The output is as below:

Creating garbage...
Collecting...
Number of unreachable objects collected by GC: 8
Uncollectable garbage: []

The script above creates a list object that is referred by a variable, creatively named list. The first element of the list object refers to itself. The reference count of the list object is always greater than zero even if it is deleted or out of scope in the program. Hence, the list object is not garbage collected due to the circular reference. The garbage collector mechanism in Python will automatically check for, and collect, circular references periodically.

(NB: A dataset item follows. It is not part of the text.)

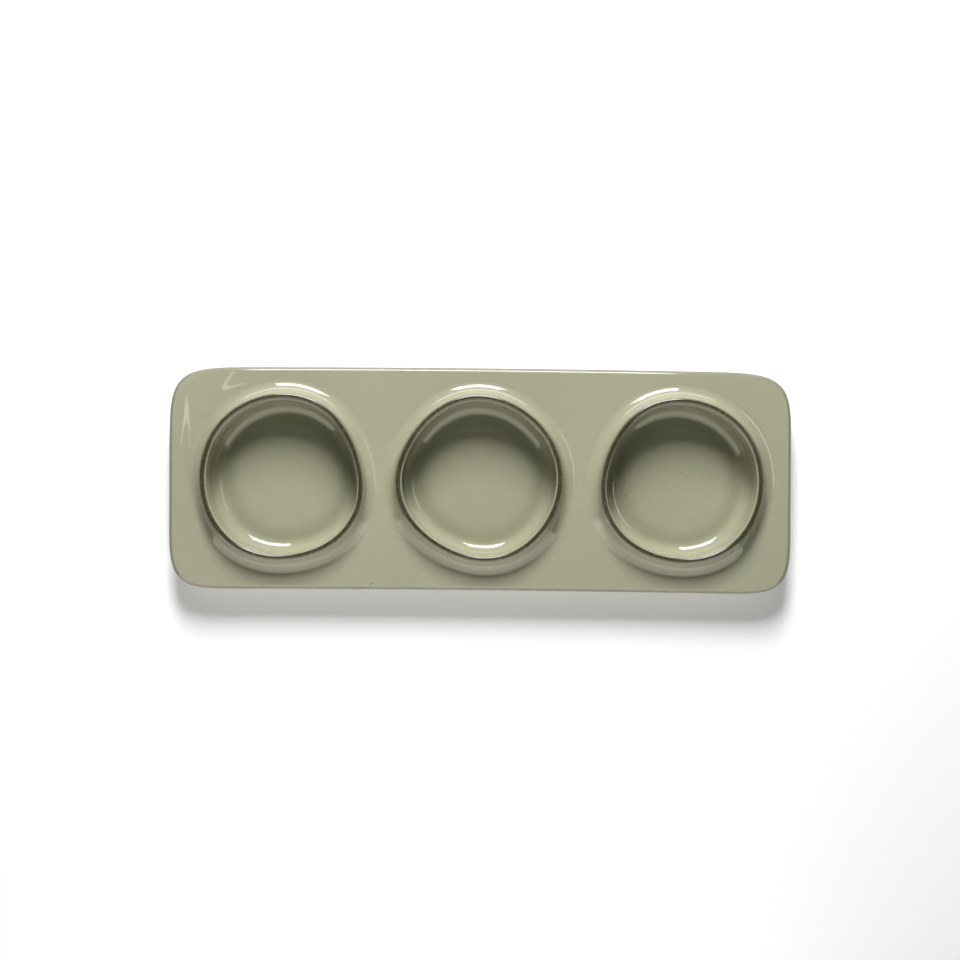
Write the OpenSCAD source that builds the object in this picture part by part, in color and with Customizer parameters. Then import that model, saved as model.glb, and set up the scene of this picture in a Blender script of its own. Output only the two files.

In the above code, as the reference count is at least 1 and can never reach 0, we have forcefully garbage collected the objects by calling gc.collect(). However, remember not to force garbage collection frequently. The reason is that even after freeing the memory, the GC takes time to evaluate the object's eligibility to be garbage collected, taking up processor time and resources. Also, remember to manually manage the garbage collector only after your app has started completely.

Conclusion

In this article, we discussed how memory management in Python is handled automatically by using reference counting and garbage collection strategies. Without garbage collection, implementing a successful memory management mechanism in Python is impossible. Also, programmers need not worry about deleting allocated memory, as it is taken care by Python memory manager. This leads to fewer memory leaks and better performance.